Die Frage, ob die Spekulation mit Agrarderivaten einen Einfluss auf die Nahrungsmittelpreise hat, ist für die Beurteilung der Spekulationsstopp-Initiative tatsächlich sehr relevant. Wenn dem nämlich so wäre, ist das Business-Modell, bei dem mittels Hochleistungscomputern in Sekundenbruchteilen auf die Preisentwicklung von Nahrungsmitteln gewettet wird, verantwortlich für grosse Preissprünge bei Grundnahrungsmitteln. Und damit für Hunger und Elend von Millionen in der Welt.
Die Spekulationsstopp-Initiative geht genau davon aus – in Übereinstimmung mit Weltbank, UNO, ETH Zürich, den Regierungen der USA und der EU, unzähligen Spekulanten selbst und vielen mehr. Sie will die Zockerei auf Lebensmittel deshalb verbieten. Ein solches Verbot würde für die Spekulanten natürlich finanzielle Mindereinnahmen mit sich bringen, weshalb es nicht erstaunt, dass sie und ihre politischen Lakaien sich mit aller Kraft dagegen wehren. Wenn es sein muss mit dem Verbiegen der Wahrheit.

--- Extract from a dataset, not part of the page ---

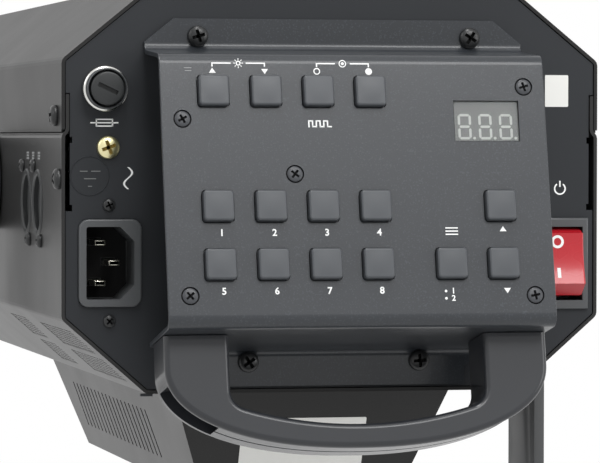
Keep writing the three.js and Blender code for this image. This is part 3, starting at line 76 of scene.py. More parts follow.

Aber der Reihe nach: Im Hinblick auf die Abstimmung über die Spekulationsstopp-Initiative und unmittelbar vor der Nationalratsdebatte musste also gezeigt werden, dass die Spekulation keinen Einfluss auf die Preisbildung hat und damit unnötig ist. Dies ist auch dem Fazit der Studie zu entnehmen, wo es heisst: «…kann mehrheitlich kein Effekt von Spekulation auf die Rohstoffmärkte festgestellt werden. Wenn ein Effekt gefunden wird, ist dieser mehrheitlich uneinheitlich oder klar abschwächend.»
Es lohnt sich, einen Blick in die Metastudie selbst zu werfen, um die Aussage der Untersuchung zu verstehen. Mit einbezogen wurde nämlich nicht nur der Einfluss von Spekulation auf Rohstoffpreise, sondern auf fünf Fokusvariablen:
- Rohstoff-Spot und Future-Preisniveaus oder -trends,
- Renditen,
- Future-Preisspreads,
- Volatilität,
- Spillover-Effekte zwischen Finanzmärkten und Rohstoffpreisen.
Für die Einschätzung der Wirkung der Initiative ist allerdings nur ersteres, also der Einfluss der Spekulation auf die Rohstoffpreise, von Bedeutung. Hier zeigt sich ein anderes Bild: 47 Prozent der untersuchten Studien zeigen einen verstärkenden Effekt auf die Preise, 40 Prozent können keinen Effekt feststellen und 13 Prozent zeigen einen abschwächenden Effekt.
Eine klare Mehrheit der untersuchten Studien weist also einen Zusammenhang zwischen der Spekulation mit Nahrungsmitteln und deren Preisen nach oder kann ihn nicht feststellen. Nur 13 Prozent der Studien meinen, dass Spekulation die Preise stabilisiert. Damit unterstreicht die ganz offiziell von Economiesuisse, der Bankiervereinigung und der Lobby-Organisation Commodity Club gekaufte Metastudie die Argumentation, dass die Spekulation die Rohstoffpreise beeinflusst.
Zu dem in der NZZ und anderswo viel zitierten Ergebnis, die Spekulation habe keinen Einfluss, kommen die Autoren der Studie, indem sie den Einfluss auf alle fünf Fokusvariablen betrachten. Der Einfluss auf andere Variablen wird von den untersuchten Studien tendenziell verneint – was nicht weiter überrascht und von niemandem je in Frage gestellt wurde. Erkenntnisgewinn also gleich Null. Dennoch wurde die angebliche «Neuigkeit» auf allen Kanälen unkritisch verbreitet.
Noch etwas anderes fällt bei der gekauften Studie von Bankiervereinigung und Co. auf: Sie analysiert, dass die Spekulation für höchstens acht Prozent der Preis- und Volatilitätseffekte verantwortlich sei. (Eine Studie der ETH Zürich geht von «mindestens 60 bis 70 Prozent» aus.) Auch dies ist ein starkes Argument für die Initiative, denn – so fasst es die ehemalige deutsche Entwicklungsministerin Heidemarie Wieczorek-Zeul zusammen – pro Prozentpunkt Preisanstieg steigt die Zahl der Menschen, die von Hunger bedroht sind, um 16 Millionen Menschen an.
Schon für ein halbes Prozent Einfluss würde sich ein überzeugtes Ja zur Initiative und ein wütendes Nein zur Nahrungsmittelspekulation auf dem Buckel der Ärmsten also lohnen. Aber eben: Die Lügenkampagne ist bereits in vollem Gange.